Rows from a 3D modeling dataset

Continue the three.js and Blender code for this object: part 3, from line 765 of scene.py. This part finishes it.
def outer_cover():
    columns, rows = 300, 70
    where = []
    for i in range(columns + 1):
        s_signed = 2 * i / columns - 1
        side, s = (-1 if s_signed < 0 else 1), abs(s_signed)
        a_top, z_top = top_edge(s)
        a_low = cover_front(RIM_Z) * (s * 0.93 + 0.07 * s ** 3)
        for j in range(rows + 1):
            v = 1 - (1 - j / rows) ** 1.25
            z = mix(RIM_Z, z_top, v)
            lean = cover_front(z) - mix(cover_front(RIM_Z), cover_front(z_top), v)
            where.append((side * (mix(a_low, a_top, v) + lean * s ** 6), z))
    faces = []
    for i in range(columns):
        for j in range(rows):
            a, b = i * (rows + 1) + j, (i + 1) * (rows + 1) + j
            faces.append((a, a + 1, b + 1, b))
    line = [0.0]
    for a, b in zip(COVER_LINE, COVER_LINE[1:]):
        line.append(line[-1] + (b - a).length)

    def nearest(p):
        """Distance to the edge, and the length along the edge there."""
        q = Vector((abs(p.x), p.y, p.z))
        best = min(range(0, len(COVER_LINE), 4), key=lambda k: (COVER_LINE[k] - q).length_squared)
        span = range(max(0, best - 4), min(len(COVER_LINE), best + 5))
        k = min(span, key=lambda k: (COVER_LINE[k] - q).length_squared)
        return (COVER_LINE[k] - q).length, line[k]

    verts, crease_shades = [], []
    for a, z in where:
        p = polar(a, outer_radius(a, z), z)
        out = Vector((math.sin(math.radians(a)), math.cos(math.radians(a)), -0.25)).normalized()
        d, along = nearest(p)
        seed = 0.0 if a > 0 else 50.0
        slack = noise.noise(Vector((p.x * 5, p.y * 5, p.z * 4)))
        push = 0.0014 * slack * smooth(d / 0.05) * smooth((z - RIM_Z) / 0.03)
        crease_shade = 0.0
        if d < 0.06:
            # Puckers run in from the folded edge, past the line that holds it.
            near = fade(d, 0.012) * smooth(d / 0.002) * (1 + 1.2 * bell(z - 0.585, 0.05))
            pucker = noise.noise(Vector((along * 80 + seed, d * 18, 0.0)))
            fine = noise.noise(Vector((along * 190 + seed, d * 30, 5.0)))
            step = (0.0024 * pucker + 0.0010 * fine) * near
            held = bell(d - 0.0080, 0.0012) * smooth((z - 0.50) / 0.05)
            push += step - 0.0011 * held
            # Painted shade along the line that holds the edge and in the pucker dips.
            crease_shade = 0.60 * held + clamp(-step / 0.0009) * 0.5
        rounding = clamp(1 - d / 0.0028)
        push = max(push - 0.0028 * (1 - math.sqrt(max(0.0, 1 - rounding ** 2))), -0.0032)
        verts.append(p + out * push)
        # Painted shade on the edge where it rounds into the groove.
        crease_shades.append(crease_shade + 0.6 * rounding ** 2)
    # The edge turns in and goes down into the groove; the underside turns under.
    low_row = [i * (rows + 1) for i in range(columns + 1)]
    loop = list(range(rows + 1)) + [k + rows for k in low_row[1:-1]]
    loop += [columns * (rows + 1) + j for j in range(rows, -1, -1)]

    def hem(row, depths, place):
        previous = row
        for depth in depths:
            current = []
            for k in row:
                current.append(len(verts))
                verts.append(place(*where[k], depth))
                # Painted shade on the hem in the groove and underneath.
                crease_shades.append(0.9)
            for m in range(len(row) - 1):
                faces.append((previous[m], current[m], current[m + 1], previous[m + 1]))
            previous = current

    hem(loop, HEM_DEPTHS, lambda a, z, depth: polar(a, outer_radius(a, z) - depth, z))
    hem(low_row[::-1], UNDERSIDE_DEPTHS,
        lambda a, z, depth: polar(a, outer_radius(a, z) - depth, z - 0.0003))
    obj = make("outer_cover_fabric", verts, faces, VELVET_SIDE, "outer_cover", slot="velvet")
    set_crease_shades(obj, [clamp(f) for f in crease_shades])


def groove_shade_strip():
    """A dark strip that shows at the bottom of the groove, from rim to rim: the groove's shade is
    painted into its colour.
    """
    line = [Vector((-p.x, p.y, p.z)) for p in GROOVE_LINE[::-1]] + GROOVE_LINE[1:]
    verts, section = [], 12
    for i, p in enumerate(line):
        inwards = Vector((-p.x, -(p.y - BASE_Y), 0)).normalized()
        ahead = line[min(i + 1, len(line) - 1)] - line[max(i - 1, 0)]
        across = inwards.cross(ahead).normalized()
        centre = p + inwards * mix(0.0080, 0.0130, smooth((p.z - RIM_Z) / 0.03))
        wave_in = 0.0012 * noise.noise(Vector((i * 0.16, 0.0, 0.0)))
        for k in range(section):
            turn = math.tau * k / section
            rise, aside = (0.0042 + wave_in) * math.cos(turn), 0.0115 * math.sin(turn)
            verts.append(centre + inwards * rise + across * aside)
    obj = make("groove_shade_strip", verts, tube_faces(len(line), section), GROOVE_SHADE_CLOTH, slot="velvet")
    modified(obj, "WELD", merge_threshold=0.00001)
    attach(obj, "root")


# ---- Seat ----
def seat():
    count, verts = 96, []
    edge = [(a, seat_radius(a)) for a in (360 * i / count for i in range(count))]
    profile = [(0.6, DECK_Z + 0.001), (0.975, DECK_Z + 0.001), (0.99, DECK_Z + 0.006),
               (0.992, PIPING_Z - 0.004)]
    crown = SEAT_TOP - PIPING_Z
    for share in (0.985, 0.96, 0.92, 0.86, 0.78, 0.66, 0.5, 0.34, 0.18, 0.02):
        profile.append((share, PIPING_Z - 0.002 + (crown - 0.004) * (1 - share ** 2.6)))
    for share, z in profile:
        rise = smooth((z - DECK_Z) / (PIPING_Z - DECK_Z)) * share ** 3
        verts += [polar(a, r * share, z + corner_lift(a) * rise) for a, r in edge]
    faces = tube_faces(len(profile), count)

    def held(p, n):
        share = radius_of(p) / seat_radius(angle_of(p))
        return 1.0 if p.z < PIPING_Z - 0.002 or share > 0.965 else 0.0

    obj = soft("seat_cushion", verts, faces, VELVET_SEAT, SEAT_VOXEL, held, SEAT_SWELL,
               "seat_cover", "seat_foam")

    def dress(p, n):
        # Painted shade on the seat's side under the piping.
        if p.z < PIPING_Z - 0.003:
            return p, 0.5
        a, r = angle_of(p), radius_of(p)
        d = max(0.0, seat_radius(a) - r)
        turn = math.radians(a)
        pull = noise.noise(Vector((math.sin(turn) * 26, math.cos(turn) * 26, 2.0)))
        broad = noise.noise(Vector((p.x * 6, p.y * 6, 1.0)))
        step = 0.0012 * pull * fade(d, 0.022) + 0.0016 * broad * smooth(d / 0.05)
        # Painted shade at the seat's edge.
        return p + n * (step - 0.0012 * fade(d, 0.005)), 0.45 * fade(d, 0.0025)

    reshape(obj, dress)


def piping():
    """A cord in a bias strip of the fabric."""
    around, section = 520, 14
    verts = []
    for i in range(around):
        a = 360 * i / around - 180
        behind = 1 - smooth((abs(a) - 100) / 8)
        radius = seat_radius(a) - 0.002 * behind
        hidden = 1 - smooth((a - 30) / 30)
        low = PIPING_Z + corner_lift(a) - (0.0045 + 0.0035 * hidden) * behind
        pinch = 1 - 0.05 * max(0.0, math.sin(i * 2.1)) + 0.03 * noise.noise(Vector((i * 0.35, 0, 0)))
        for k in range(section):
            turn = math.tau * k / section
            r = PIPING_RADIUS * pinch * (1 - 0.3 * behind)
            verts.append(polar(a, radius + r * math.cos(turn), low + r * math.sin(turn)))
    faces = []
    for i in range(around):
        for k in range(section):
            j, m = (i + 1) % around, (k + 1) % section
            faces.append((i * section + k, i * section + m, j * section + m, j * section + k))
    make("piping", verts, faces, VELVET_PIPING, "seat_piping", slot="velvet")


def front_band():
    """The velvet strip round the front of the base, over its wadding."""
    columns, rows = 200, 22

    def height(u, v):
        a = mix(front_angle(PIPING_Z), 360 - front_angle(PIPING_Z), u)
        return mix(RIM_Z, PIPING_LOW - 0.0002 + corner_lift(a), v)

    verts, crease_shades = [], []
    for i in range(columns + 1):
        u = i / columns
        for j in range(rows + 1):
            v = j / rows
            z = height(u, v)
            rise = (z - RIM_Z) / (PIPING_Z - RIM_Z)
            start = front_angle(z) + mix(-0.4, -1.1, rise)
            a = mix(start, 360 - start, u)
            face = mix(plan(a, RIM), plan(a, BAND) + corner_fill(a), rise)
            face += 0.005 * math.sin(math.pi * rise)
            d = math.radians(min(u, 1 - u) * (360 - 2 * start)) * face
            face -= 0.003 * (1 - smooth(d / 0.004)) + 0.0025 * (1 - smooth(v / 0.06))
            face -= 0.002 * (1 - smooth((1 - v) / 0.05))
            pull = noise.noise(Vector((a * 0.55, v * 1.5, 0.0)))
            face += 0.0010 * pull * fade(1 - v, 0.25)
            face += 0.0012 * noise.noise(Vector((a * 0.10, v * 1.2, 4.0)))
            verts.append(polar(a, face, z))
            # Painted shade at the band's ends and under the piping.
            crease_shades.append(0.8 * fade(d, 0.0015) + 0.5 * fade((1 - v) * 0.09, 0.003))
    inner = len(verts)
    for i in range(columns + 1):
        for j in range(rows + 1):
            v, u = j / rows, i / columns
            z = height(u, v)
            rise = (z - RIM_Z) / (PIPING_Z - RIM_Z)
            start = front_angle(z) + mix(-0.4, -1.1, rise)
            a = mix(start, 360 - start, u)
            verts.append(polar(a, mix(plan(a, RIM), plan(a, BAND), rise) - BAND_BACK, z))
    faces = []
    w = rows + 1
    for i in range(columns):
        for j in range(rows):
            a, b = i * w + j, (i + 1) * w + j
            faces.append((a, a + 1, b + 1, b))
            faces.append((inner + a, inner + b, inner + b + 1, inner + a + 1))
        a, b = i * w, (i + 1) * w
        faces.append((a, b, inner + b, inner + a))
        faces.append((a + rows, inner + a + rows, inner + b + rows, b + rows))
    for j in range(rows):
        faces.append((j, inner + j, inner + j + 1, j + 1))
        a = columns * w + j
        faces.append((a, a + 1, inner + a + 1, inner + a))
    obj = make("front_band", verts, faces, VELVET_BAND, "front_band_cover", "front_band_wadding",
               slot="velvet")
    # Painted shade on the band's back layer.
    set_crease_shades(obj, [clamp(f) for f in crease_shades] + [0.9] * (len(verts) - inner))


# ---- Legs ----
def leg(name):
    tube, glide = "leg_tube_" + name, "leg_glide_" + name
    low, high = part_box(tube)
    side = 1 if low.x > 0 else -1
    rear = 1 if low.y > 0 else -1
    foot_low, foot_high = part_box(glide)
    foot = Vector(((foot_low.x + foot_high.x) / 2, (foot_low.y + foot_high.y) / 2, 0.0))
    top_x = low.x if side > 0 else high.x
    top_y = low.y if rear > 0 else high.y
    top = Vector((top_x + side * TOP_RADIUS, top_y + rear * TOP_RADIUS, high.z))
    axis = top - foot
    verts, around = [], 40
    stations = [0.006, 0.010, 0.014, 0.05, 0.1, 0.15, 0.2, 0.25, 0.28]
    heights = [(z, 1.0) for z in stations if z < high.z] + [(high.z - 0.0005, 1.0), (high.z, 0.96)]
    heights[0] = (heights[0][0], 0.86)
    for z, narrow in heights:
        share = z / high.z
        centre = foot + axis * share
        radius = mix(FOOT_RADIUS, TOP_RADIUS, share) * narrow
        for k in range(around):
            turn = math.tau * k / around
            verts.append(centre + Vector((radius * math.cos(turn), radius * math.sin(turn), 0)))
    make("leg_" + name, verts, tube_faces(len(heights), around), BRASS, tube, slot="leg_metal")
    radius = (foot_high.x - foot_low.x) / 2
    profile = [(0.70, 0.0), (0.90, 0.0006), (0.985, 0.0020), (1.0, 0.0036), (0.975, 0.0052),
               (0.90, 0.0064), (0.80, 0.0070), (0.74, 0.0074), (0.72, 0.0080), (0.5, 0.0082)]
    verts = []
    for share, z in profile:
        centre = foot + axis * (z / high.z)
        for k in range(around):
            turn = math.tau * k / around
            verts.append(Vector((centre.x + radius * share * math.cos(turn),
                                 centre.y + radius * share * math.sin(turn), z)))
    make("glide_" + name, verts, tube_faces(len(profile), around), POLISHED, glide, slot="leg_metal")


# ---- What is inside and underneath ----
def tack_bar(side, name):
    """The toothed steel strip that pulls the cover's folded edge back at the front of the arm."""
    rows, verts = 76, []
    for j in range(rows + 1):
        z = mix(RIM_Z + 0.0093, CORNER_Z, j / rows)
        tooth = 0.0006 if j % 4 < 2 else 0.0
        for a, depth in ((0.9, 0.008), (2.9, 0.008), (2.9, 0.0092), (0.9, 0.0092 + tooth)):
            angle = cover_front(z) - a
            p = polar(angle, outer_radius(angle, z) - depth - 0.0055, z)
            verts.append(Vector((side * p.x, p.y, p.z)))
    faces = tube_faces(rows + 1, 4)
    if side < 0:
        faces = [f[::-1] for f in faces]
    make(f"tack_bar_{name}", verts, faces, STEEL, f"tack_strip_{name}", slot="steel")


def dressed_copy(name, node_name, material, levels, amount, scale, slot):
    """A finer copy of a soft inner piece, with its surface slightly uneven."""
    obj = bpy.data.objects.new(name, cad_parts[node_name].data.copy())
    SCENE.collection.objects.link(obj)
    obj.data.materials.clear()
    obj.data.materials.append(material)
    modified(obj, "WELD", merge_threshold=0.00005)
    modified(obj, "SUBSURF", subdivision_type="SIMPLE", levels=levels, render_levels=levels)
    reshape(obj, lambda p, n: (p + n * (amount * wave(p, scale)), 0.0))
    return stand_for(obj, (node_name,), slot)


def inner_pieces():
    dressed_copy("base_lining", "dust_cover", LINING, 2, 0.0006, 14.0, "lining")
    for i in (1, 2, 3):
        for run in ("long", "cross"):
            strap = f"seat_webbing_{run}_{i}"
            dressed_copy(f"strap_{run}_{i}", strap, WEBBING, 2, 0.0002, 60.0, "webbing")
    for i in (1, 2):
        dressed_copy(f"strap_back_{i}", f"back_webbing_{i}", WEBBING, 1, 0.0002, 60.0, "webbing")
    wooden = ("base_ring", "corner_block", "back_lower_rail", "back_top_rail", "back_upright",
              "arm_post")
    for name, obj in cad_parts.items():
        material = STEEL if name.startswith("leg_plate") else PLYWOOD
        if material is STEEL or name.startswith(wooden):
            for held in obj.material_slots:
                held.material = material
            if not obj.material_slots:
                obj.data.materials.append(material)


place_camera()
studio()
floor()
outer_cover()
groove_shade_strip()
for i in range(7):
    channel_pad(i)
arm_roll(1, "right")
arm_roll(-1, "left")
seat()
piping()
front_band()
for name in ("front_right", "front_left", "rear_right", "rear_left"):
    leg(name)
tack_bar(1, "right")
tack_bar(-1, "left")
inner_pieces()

---

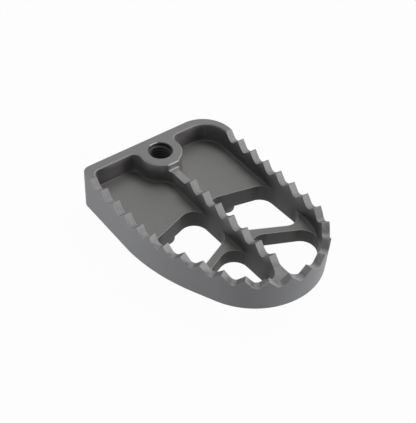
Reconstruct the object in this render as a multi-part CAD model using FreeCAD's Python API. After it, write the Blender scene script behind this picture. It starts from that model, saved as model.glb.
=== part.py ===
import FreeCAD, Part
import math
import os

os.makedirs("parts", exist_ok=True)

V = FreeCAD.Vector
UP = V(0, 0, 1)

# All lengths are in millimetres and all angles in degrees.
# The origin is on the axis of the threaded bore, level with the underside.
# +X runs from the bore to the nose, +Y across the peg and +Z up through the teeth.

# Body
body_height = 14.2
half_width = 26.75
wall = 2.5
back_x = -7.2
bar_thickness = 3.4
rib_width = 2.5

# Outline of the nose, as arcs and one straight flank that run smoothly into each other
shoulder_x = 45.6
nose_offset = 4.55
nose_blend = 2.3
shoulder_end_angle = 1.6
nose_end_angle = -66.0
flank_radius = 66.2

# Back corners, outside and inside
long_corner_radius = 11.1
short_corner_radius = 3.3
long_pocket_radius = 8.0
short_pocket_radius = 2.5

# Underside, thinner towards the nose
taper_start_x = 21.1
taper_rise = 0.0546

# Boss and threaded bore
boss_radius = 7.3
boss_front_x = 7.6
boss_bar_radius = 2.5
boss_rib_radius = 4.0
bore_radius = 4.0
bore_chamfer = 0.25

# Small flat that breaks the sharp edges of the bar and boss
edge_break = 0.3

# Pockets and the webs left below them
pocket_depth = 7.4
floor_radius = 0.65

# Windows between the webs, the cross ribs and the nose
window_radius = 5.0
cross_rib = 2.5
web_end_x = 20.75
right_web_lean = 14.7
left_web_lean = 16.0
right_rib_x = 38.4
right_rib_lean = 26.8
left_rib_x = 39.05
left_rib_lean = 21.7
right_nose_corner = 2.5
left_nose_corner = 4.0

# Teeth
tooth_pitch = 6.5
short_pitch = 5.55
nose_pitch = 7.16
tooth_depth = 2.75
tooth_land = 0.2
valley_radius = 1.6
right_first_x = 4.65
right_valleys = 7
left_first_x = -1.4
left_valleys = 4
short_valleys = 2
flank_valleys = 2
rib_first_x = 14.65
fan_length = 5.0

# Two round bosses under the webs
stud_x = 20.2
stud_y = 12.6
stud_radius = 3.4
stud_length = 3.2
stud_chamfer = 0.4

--

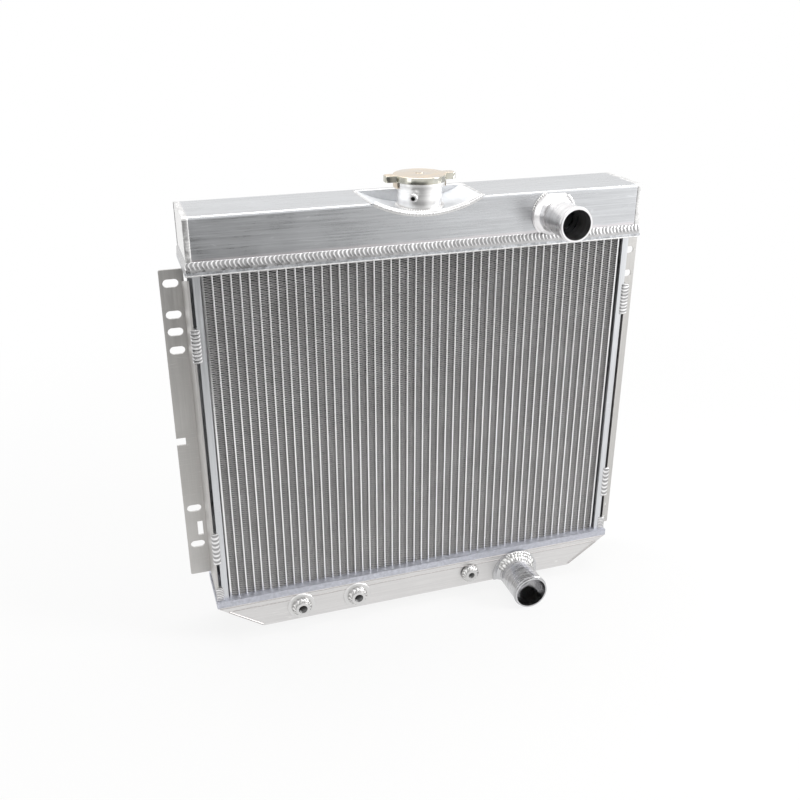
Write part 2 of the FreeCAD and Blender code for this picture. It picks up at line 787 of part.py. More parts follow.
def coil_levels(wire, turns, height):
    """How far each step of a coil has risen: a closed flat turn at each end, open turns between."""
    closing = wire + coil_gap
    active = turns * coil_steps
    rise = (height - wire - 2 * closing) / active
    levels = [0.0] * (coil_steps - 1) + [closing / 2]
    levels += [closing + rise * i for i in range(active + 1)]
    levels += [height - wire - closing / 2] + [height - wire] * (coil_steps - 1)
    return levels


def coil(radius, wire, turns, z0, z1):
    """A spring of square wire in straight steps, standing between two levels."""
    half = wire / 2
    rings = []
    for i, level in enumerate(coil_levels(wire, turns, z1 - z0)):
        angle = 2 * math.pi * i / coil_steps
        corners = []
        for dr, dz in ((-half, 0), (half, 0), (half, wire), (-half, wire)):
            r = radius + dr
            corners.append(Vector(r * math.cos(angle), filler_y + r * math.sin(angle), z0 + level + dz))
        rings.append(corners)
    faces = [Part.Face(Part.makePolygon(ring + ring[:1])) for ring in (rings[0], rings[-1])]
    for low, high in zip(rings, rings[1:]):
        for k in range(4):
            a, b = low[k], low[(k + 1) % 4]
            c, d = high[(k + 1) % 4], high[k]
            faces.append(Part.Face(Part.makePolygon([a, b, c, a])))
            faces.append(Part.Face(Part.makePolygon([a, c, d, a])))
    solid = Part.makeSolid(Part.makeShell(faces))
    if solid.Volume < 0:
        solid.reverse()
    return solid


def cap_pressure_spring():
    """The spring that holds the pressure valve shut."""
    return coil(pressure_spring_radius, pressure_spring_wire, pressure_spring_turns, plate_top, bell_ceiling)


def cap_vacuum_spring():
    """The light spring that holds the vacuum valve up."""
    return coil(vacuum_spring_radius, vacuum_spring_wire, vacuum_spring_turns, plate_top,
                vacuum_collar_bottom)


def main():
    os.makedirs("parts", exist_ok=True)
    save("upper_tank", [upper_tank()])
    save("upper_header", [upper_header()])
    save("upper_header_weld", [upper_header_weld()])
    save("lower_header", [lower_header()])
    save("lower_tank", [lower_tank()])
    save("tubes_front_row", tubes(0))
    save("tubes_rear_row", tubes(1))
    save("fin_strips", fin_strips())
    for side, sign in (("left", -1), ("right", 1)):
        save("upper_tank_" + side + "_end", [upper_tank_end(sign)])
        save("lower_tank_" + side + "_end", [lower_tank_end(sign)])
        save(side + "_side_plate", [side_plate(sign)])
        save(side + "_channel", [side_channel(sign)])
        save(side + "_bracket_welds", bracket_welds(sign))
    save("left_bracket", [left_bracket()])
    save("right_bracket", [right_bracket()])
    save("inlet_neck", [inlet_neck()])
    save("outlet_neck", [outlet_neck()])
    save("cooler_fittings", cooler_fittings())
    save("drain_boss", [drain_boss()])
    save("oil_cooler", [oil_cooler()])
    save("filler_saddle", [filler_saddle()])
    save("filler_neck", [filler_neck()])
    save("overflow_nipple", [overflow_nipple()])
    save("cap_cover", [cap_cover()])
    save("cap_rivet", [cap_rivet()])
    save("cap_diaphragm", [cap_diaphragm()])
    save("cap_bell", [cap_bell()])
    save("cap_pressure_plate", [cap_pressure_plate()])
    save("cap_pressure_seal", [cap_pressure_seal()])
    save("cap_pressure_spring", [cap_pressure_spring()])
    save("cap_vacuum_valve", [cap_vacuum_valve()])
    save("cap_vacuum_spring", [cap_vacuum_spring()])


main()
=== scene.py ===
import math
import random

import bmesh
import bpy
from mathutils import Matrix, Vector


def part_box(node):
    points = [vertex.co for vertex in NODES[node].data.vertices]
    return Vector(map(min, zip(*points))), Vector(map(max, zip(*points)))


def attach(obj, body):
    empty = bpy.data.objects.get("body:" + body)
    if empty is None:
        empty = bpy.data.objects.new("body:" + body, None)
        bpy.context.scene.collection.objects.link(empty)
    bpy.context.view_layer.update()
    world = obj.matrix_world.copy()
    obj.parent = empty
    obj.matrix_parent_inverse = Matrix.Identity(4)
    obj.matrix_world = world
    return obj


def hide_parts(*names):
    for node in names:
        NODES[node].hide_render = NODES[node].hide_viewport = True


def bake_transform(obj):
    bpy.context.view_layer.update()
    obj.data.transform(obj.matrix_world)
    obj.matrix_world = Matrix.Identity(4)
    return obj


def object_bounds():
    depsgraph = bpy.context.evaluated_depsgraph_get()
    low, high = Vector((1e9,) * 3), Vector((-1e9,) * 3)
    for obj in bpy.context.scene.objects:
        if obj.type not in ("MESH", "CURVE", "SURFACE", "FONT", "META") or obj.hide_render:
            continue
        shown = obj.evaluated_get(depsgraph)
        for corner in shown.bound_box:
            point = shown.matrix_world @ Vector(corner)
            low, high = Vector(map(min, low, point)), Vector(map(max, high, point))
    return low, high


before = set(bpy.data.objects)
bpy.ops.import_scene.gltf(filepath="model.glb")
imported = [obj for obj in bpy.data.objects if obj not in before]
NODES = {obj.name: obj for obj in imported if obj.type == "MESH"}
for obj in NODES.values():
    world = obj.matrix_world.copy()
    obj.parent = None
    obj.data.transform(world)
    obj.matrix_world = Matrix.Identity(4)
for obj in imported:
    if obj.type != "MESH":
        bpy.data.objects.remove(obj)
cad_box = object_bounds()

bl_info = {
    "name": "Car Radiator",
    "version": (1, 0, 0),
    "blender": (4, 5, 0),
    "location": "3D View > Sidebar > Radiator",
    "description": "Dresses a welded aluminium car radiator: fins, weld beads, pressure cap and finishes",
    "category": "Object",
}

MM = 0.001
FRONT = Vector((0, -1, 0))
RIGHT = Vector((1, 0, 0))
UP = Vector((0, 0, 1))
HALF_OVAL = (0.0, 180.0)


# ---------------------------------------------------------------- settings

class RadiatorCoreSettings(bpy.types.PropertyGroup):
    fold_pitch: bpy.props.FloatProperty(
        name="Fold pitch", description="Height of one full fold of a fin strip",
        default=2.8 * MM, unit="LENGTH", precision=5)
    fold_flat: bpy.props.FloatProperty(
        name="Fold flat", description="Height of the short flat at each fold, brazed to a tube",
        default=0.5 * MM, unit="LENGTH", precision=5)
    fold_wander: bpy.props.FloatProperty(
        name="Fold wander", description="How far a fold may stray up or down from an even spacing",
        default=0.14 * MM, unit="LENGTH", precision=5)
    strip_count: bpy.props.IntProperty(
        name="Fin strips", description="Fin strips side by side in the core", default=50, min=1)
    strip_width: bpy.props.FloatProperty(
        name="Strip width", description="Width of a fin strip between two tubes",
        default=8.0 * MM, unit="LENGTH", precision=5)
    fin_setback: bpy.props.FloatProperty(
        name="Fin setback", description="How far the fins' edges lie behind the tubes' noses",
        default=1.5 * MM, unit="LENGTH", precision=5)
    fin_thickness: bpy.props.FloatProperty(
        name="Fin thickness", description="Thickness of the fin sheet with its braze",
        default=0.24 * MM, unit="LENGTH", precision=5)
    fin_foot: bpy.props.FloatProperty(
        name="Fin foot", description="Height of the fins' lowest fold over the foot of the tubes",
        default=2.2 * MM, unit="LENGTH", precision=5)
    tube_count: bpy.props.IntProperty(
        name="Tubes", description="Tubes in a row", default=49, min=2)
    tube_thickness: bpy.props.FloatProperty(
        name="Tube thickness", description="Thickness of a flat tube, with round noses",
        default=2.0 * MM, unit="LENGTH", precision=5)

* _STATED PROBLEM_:
Exactly the lines from the one holding "Write part 2" through the one holding "return levels" should be printed, ends included.

* _EXPECTED OUTPUT_:
Write part 2 of the FreeCAD and Blender code for this picture. It picks up at line 787 of part.py. More parts follow.
def coil_levels(wire, turns, height):
    """How far each step of a coil has risen: a closed flat turn at each end, open turns between."""
    closing = wire + coil_gap
    active = turns * coil_steps
    rise = (height - wire - 2 * closing) / active
    levels = [0.0] * (coil_steps - 1) + [closing / 2]
    levels += [closing + rise * i for i in range(active + 1)]
    levels += [height - wire - closing / 2] + [height - wire] * (coil_steps - 1)
    return levels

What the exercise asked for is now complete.